Growth and Expansion
Easton was growing fast, and in the mid-60s, it started construction on a 58,000 square foot facility on Haskell Avenue in Van Nuys, California, which opened in 1967. In the late 1980s, a large multi-story corporate headquarters was established across the street from the factory. Eventually, Easton expanded to Salt Lake City, Utah, with a 100,000 square foot factory entirely dedicated to arrows, in 1982. The facility in Van Nuys started producing more baseball, hockey sticks, and other sporting goods products. This facility produced aluminum hunting arrow shafts and handled packaging and shipping for target aluminum shafts made in Van Nuys. This production and shipping hub doubled in size in the mid-1980s.

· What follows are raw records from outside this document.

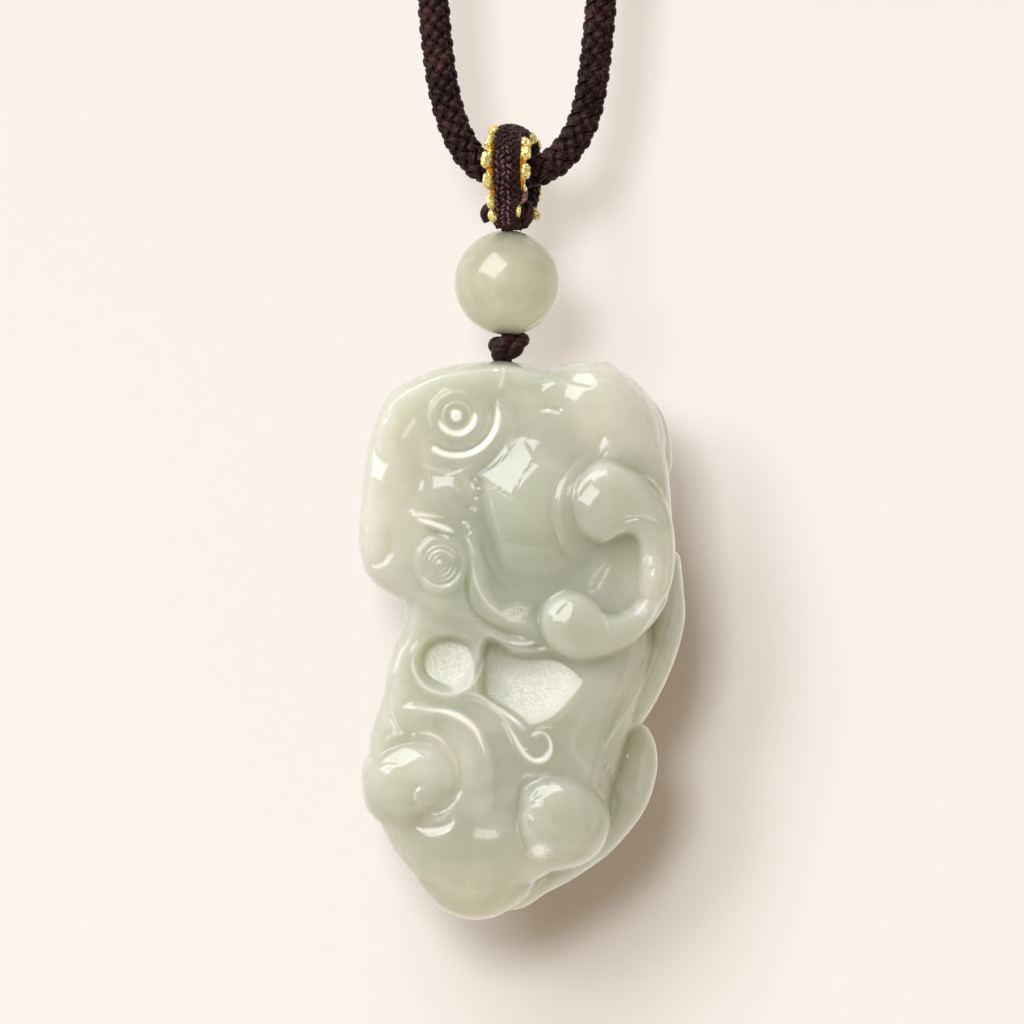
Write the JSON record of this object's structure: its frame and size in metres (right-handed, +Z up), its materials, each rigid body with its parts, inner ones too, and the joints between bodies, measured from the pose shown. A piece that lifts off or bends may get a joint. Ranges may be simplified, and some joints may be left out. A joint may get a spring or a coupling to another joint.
{
  "type": "jade pendant necklace",
  "caption": "Carved pale jade pixiu pendant hanging with a round bead from a slip loop on a closed braided neck cord.",
  "frame": {"origin": "underside of the cord's join at the top of the neck loop, where the loop rests on the neck or peg that holds it", "axes": "+Z up, the pendant hangs towards -Z; the carved face looks towards -Y; +X to the right as seen from the front"},
  "size_m": [0.059, 0.0165, 0.3767],
  "materials": {
    "neck_cord": "dark brown braided nylon, soft sheen",
    "cord_join": "dark brown wound thread",
    "bail_band": "brown weft-bound thread, silky",
    "gold_thread": "twisted metallic gold thread",
    "bead_jade": "polished translucent jade",
    "tie_thread": "dark brown twisted thread",
    "jade": "polished translucent pale grey-green jade"
  },
  "bodies": {
    "cord": {"neck_cord": "neck_cord", "cord_join": "cord_join"},
    "drop": {"bail_band": "bail_band", "gold_edge_left": "gold_thread", "gold_edge_right": "gold_thread", "bead": "bead_jade", "tie_thread": "tie_thread", "jade_pixiu": "jade"}
  },
  "joints": [
    {"name": "drop_swing", "type": "hinge", "parent": "cord", "child": "drop", "pos_m": [-0.00075, 0, -0.3], "axis": [1, 0, 0], "range_deg": [-90, 90]}
  ]
}
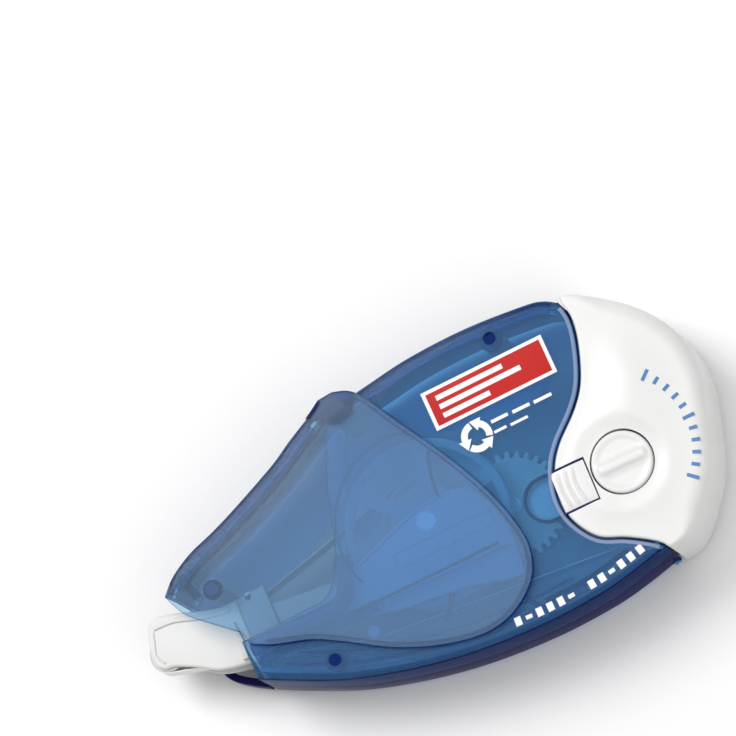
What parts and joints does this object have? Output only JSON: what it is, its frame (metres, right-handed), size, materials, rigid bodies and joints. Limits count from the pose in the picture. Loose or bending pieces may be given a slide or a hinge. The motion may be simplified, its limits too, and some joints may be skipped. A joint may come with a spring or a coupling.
{
  "type": "correction tape roller",
  "caption": "Flat hand-held correction tape roller: clear blue housing and tilting hood over a slide-in white refill with reels, gear train, release tongue and roller tip.",
  "frame": {"origin": "bottom centre of the bounding box, with the roller lying flat on its side on the z = 0 plane", "axes": "+X from the applicator head to the rear dome, +Y from the belly to the crown, +Z across the thickness towards the side with the tension knob"},
  "size_m": [0.115, 0.0564, 0.02],
  "materials": {
    "shell_blue": "clear blue styrene, glossy",
    "hood_blue": "clear light blue styrene, glossy",
    "post_blue": "deep blue, glossy",
    "refill_white": "white, satin",
    "reel_grey": "milky, satin",
    "gear_white": "acetal, satin",
    "tape_white": "chalky white film",
    "carrier_tan": "thin paper carrier",
    "steel": "bright turned steel"
  },
  "bodies": {
    "housing": {"housing_near_shell": "shell_blue", "housing_far_shell": "shell_blue", "hood_hinge_pin": "post_blue", "rear_post": "post_blue", "front_post": "post_blue"},
    "hood": {"hood_near_half": "hood_blue", "hood_far_half": "hood_blue", "hood_front_pin": "post_blue"},
    "refill": {"refill_near_cover": "refill_white", "refill_far_cover": "refill_white", "chassis_plate": "refill_white", "bridge_plate": "refill_white", "bridge_posts": "refill_white", "applicator_arm": "refill_white", "head_near_cheek": "refill_white", "head_far_cheek": "refill_white", "tip_roller_pin": "steel", "supply_guide_post": "refill_white", "return_guide_post": "refill_white", "supply_axle": "steel", "idler_axle": "steel", "take_up_axle": "steel", "tape_run": "tape_white", "carrier_return": "carrier_tan"},
    "release": {"release_tongue": "refill_white"},
    "supply_drive": {"supply_gear": "gear_white", "clutch_ring": "steel"},
    "supply_reel_set": {"supply_reel": "reel_grey", "supply_upper_flange": "reel_grey", "tape_roll": "tape_white", "tension_knob": "refill_white"},
    "idler": {"idler_gear": "gear_white"},
    "take_up": {"take_up_gear": "gear_white", "take_up_reel": "reel_grey", "take_up_upper_flange": "reel_grey", "used_carrier_roll": "carrier_tan"},
    "tip": {"tip_roller": "refill_white"}
  },
  "joints": [
    {"name": "hood_hinge", "type": "hinge", "parent": "housing", "child": "hood", "pos_m": [-0.007, 0.024, 0.01], "axis": [0, 0, -1], "range_deg": [0, 50]},
    {"name": "refill_slide", "type": "slide", "parent": "housing", "child": "refill", "axis": [1, 0, 0], "range_m": [0, 0.1]},
    {"name": "release_press", "type": "hinge", "parent": "refill", "child": "release", "pos_m": [0.0316, -0.0074, 0.0179], "axis": [0, -1, 0], "range_deg": [0, 5], "stiffness_Nm_per_rad": 0.2},
    {"name": "supply_gear_turn", "type": "hinge", "parent": "refill", "child": "supply_drive", "pos_m": [0.038, -0.007, 0.0054], "axis": [0, 0, 1], "continuous": true},
    {"name": "clutch_slip", "type": "hinge", "parent": "supply_drive", "child": "supply_reel_set", "pos_m": [0.038, -0.007, 0.01], "axis": [0, 0, 1], "continuous": true},
    {"name": "idler_turn", "type": "hinge", "parent": "refill", "child": "idler", "pos_m": [0.01491, -0.00322, 0.0054], "axis": [0, 0, 1], "continuous": true},
    {"name": "take_up_turn", "type": "hinge", "parent": "refill", "child": "take_up", "pos_m": [0.00011, -0.00079, 0.01], "axis": [0, 0, 1], "continuous": true},
    {"name": "tip_roller_turn", "type": "hinge", "parent": "refill", "child": "tip", "pos_m": [-0.0541, -0.0027, 0.01], "axis": [0, 0, 1], "continuous": true}
  ],
  "couplings": [
    {"joint": "idler_turn", "follows": "take_up_turn", "ratio": -0.5625},
    {"joint": "supply_gear_turn", "follows": "take_up_turn", "ratio": 0.3913}
  ]
}
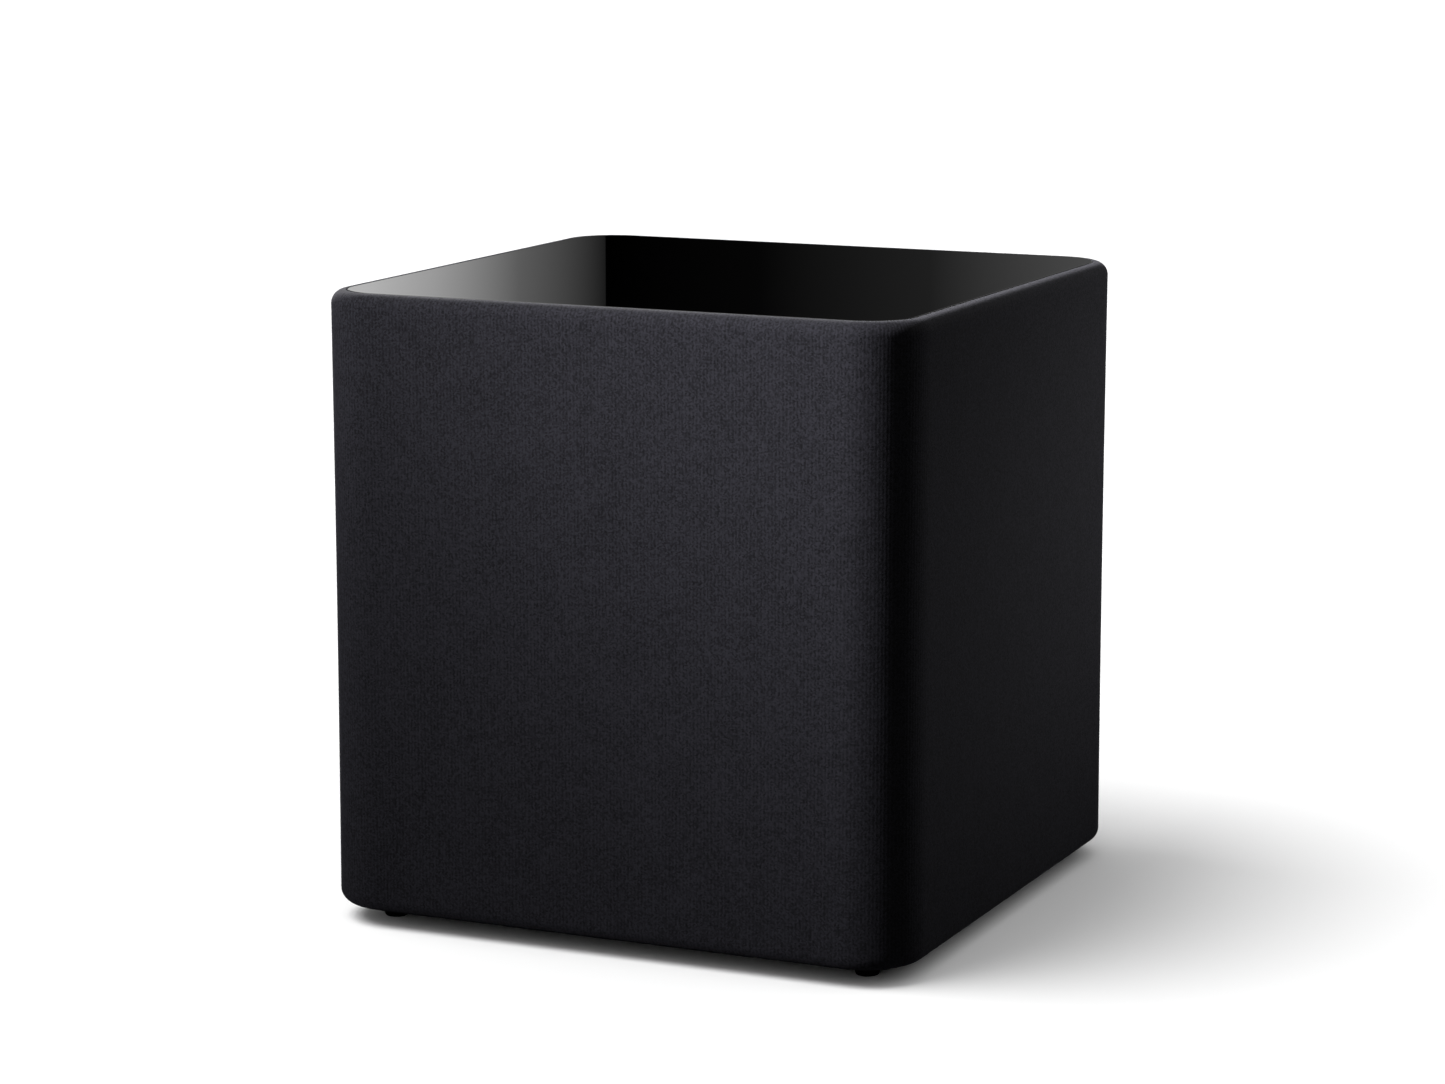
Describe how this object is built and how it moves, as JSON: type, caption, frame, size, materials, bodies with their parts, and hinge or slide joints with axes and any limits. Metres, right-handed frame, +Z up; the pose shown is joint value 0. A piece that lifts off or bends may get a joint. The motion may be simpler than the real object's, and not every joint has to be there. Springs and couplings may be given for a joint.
{
  "type": "subwoofer",
  "caption": "Near-cube active subwoofer in a black knit fabric sleeve with a glossy black top plate, round rubber feet, a front driver behind the fabric and a rear plate amplifier.",
  "frame": {"origin": "on the floor, below the middle of the width and of the whole depth, knobs included", "axes": "+Z up, the driver faces -Y and the amplifier plate faces +Y, +X to the right seen from the front"},
  "size_m": [0.41, 0.421, 0.4145],
  "materials": {
    "knit_fabric": "fine black knit, matt",
    "black_gloss": "piano black, polished",
    "foot_rubber": "moulded, matt",
    "black_abs": "fine spark-eroded grain",
    "fibreboard": "raw fibreboard",
    "polyester_wadding": "loose fibre",
    "coated_aluminium": "fine textured powder coat",
    "zinc_steel": "bright zinc",
    "black_steel": "black oxide",
    "pressed_pulp": "coated paper cone",
    "spider_cloth": "resin-dipped weave",
    "former_film": "polyimide film",
    "copper_wire": "enamelled copper",
    "ferrite": "sintered",
    "wire_jacket": "smooth insulation",
    "circuit_laminate": "solder mask",
    "device_epoxy": "moulded epoxy",
    "brass_turned": "turned",
    "gold_plate": "gold plated",
    "transformer_core": "ferrite core with tape",
    "capacitor_sleeve": "shrink sleeve",
    "white_nylon": "moulded",
    "ribbon_jacket": "flat cable",
    "clear_lens": "clear"
  },
  "bodies": {
    "cabinet": {"corner_posts": "fibreboard", "side_panels": "fibreboard", "top_panel": "fibreboard", "bottom_panel": "fibreboard", "rear_panel": "fibreboard", "front_baffle": "fibreboard", "window_brace": "fibreboard", "damping_wadding": "polyester_wadding", "top_rail": "black_abs", "bottom_rail": "black_abs", "grille_frame": "black_abs", "fabric_sleeve": "knit_fabric", "top_plate": "black_gloss", "base_plate": "black_abs", "feet": "foot_rubber", "foot_screws": "zinc_steel", "driver_basket": "coated_aluminium", "driver_trim_ring": "foot_rubber", "surround": "foot_rubber", "spider": "spider_cloth", "pole_plate": "zinc_steel", "magnet": "ferrite", "yoke": "zinc_steel", "magnet_boot": "foot_rubber", "driver_screws": "black_steel", "driver_terminals": "black_abs", "speaker_wires": "wire_jacket", "amp_plate": "coated_aluminium", "amp_gasket": "foot_rubber", "amp_screws": "black_steel", "heat_sink": "coated_aluminium", "power_transistors": "device_epoxy", "power_board": "circuit_laminate", "board_standoffs": "brass_turned", "control_board": "circuit_laminate", "transformer": "transformer_core", "filter_capacitors": "capacitor_sleeve", "potentiometers": "zinc_steel", "slide_switch_bodies": "zinc_steel", "rocker_housing": "black_abs", "status_light": "clear_lens", "line_inputs": "gold_plate", "input_insulators": "white_nylon", "trigger_jack": "black_abs", "mains_inlet": "black_abs", "inlet_pins": "zinc_steel", "signal_ribbon": "ribbon_jacket"},
    "cone_assembly": {"cone": "pressed_pulp", "dust_cap": "pressed_pulp", "coil_former": "former_film", "voice_coil": "copper_wire"},
    "volume_control": {"volume_shaft": "zinc_steel", "volume_knob": "black_abs"},
    "crossover_control": {"crossover_shaft": "zinc_steel", "crossover_knob": "black_abs"},
    "phase_button": {"phase_slider": "white_nylon"},
    "power_mode_button": {"power_mode_slider": "white_nylon"},
    "mains_rocker": {"power_rocker": "black_abs"},
    "fuse_tray": {"fuse_drawer": "black_abs", "fuse": "clear_lens"}
  },
  "joints": [
    {"name": "cone_travel", "type": "slide", "parent": "cabinet", "child": "cone_assembly", "axis": [0, -1, 0], "range_m": [-0.01, 0.01], "stiffness_N_per_m": 3500, "deforming": ["surround", "spider"]},
    {"name": "volume_turn", "type": "hinge", "parent": "cabinet", "child": "volume_control", "pos_m": [0.052, 0.1925, 0.3155], "axis": [0, 1, 0], "range_deg": [-150, 150]},
    {"name": "crossover_turn", "type": "hinge", "parent": "cabinet", "child": "crossover_control", "pos_m": [0.008, 0.1925, 0.3155], "axis": [0, 1, 0], "range_deg": [-150, 150]},
    {"name": "phase_slide", "type": "slide", "parent": "cabinet", "child": "phase_button", "axis": [1, 0, 0], "range_m": [0, 0.004]},
    {"name": "power_mode_slide", "type": "slide", "parent": "cabinet", "child": "power_mode_button", "axis": [1, 0, 0], "range_m": [0, 0.004]},
    {"name": "mains_tilt", "type": "hinge", "parent": "cabinet", "child": "mains_rocker", "pos_m": [-0.066, 0.1945, 0.1675], "axis": [-1, 0, 0], "range_deg": [0, 18]},
    {"name": "fuse_tray_pull", "type": "slide", "parent": "cabinet", "child": "fuse_tray", "axis": [0, 1, 0], "range_m": [0, 0.016]}
  ]
}
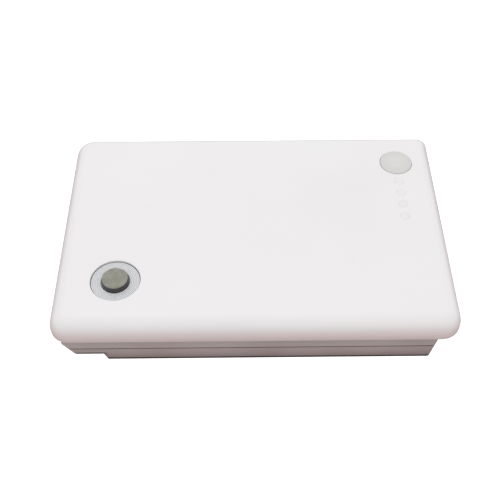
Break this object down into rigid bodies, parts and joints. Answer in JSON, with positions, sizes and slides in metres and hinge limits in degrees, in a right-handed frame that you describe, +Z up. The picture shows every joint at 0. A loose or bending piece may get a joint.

In 1990, Easton introduced the affordable, high-performance A/C/C shaft series. Jim Easton designed the A/C/C or Aluminum/Carbon/Competition with 12 original shaft sizes. Three more with weaker spine sizes were added a few years later to bring the total to 15 sizes, ensuring a correct tune for nearly every shooter. There was, and continues to be, a multitude of component options. A/C/C still represents one of the most accurate, easily tuned, durable, safe, and high-performance carbon arrow shafts ever made. In 1991, Easton Composites was established in San Diego, developing the next generation of carbon products for baseball, hockey, and golf and producing the first A/C arrow shafts. Today, all A/C shafts are made in the USA at the Easton factory in Salt Lake City, Utah.
Easton has always been one step ahead of the competition. It is an industry leader where other companies use technologies developed by Easton engineers. Today, the company holds 40 patents and has been on the podium with 45 Olympic Gold Medalists and 45 Silver Medalists. Easton really does make an arrow for every archery application, as attested by its extensive product lines.
Few companies in North America get to celebrate and boast the 100th anniversary. Easton has now joined the ranks of other hallmark companies like Kraft Foods, Boeing, and Coca-cola.